=== STORED DATA ===
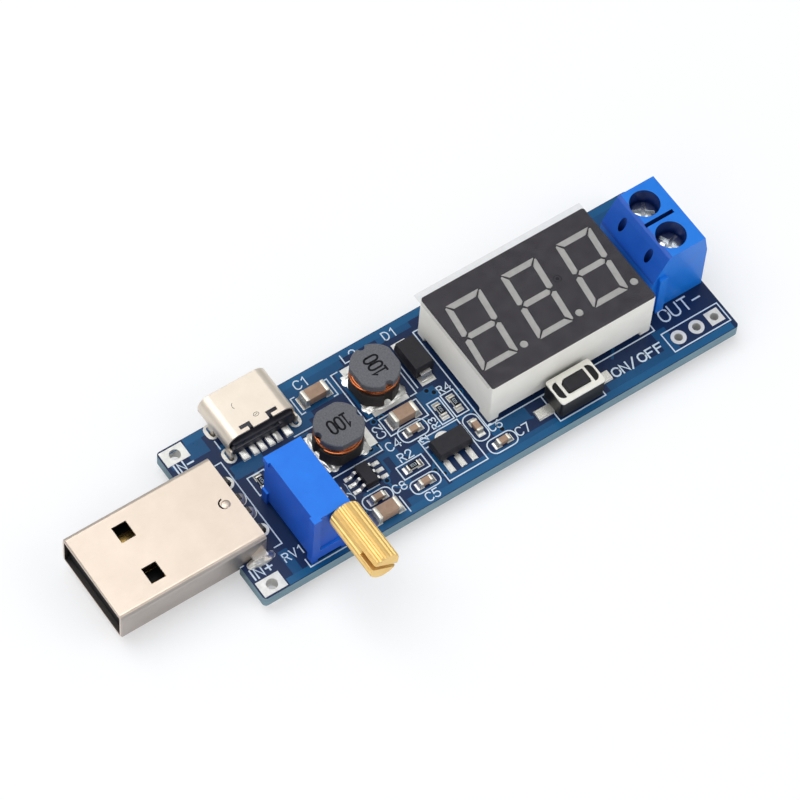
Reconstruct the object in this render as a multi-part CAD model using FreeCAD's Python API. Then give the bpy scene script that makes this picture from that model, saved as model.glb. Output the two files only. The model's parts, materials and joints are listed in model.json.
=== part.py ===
import FreeCAD, Part
import math
import os

# Buck-boost converter module: a circuit board with two supply connectors at one end, a
# three-digit meter, an adjuster, a push switch and a two-way screw terminal at the other.
# Each function below builds one piece, with the board's top face at z = 0 and the board's
# corner nearest the plug and the adjuster knob at x = 0, y = 0. Millimetres throughout.

Vector = FreeCAD.Vector
UP = Vector(0, 0, 1)
TO_X = Vector(1, 0, 0)
TO_Y = Vector(0, 1, 0)

# Circuit board, its length and width worked out further down from what stands on it
BOARD_THICKNESS = 1.6
BOARD_CORNER = 0.5
PAD_THICKNESS = 0.05
PIN_STUB = 1.2
LEAD_HOLE_CLEARANCE = 0.15
SOLDER_CONE_HEIGHT = 0.8
SOLDER_MARGIN = 0.35
SOLDER_TIP = 0.1
SOLDER_INSET = 0.08
PIN_DOME_HEIGHT = 0.5
LEG_MOUND_HEIGHT = 0.35
ROD_FACETS = 8
END_FACETS = 6

# Supply plug, let into a notch in the board's end
PLUG_WIDTH = 12.0
PLUG_HEIGHT = 4.5
PLUG_LENGTH = 18.8
PLUG_WALL = 0.3
PLUG_CORNER = 0.6
PLUG_SEAT = 3.5
PLUG_SINK = 1.17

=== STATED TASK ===
Reproduce the material above exactly; please quote every line of it.

=== RESULT FOR THIS TASK ===
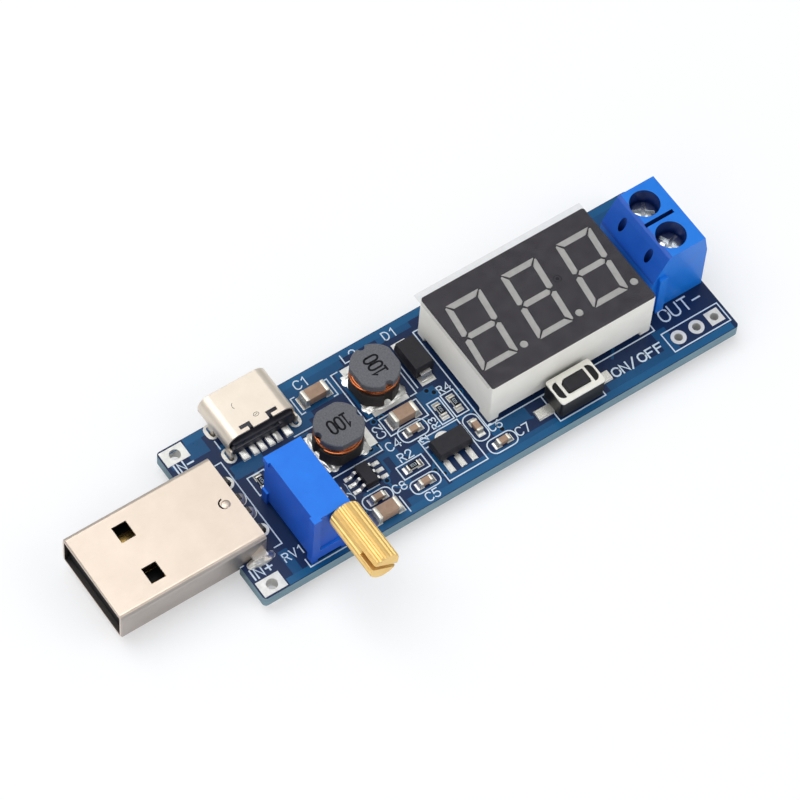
Reconstruct the object in this render as a multi-part CAD model using FreeCAD's Python API. Then give the bpy scene script that makes this picture from that model, saved as model.glb. Output the two files only. The model's parts, materials and joints are listed in model.json.
=== part.py ===
import FreeCAD, Part
import math
import os

# Buck-boost converter module: a circuit board with two supply connectors at one end, a
# three-digit meter, an adjuster, a push switch and a two-way screw terminal at the other.
# Each function below builds one piece, with the board's top face at z = 0 and the board's
# corner nearest the plug and the adjuster knob at x = 0, y = 0. Millimetres throughout.

Vector = FreeCAD.Vector
UP = Vector(0, 0, 1)
TO_X = Vector(1, 0, 0)
TO_Y = Vector(0, 1, 0)

# Circuit board, its length and width worked out further down from what stands on it
BOARD_THICKNESS = 1.6
BOARD_CORNER = 0.5
PAD_THICKNESS = 0.05
PIN_STUB = 1.2
LEAD_HOLE_CLEARANCE = 0.15
SOLDER_CONE_HEIGHT = 0.8
SOLDER_MARGIN = 0.35
SOLDER_TIP = 0.1
SOLDER_INSET = 0.08
PIN_DOME_HEIGHT = 0.5
LEG_MOUND_HEIGHT = 0.35
ROD_FACETS = 8
END_FACETS = 6

# Supply plug, let into a notch in the board's end
PLUG_WIDTH = 12.0
PLUG_HEIGHT = 4.5
PLUG_LENGTH = 18.8
PLUG_WALL = 0.3
PLUG_CORNER = 0.6
PLUG_SEAT = 3.5
PLUG_SINK = 1.17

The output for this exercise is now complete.